Roast Pumpkin and Herb Risotto
- 1 kg butternut pumpkin, peeled, cut into 3cm pieces
- 4 tablespoons olive oil
- 5 cups Campbell's Real Stock Chicken Salt Reduced
- 2 cups water
- 1 large red onion, finely chopped
- 3 garlic cloves, crushed
- 2 1/2 cups Arborio Risotto Rice
- 3/4 cup finely grated parmesan
- 30 g butter, cubed
- 1/3 cup chopped continental parsley
- 1/3 cup chopped fresh chives
Preparation time 30mins
Preheat oven to 220°C. Toss pumpkin with half the oil and spread over base of a greased roasting pan. Roast for 30 minutes or until tender.

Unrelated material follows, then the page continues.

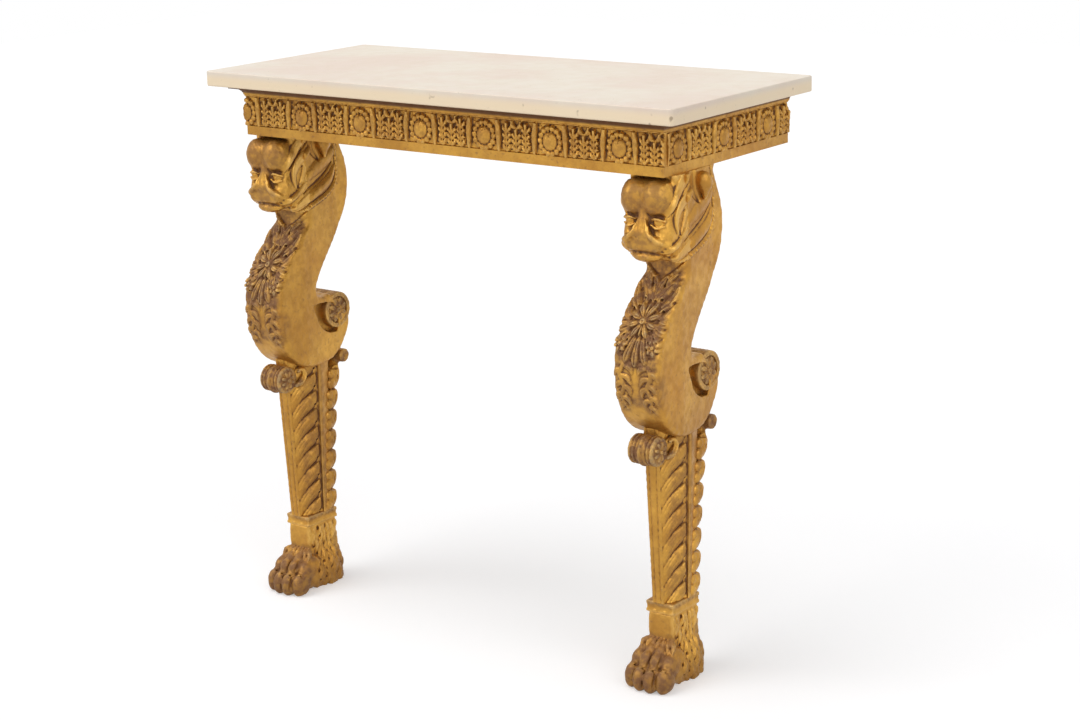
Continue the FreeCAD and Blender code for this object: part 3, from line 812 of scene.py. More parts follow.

Bring stock and water to the boil in a saucepan. Reduce heat to a simmer.
Heat remaining oil in a large saucepan over medium heat. Cook onion and garlic for 7 minutes or until softened. Add rice and cook, stirring, for 2 minutes.
Add stock, 1 ladleful at a time, and stir with a wooden spoon until absorbed. Continue adding stock until rice is tender, but still firm to the bite (this will take about 20 to 25 minutes).
Stir in parmesan, butter, parsley and chives. Gently stir in the pumpkin. Reserve 2 2/3 cups of risotto (for Pumpkin and Fetta Risotto Cakes - see related recipe). Serve remaining risotto immediately.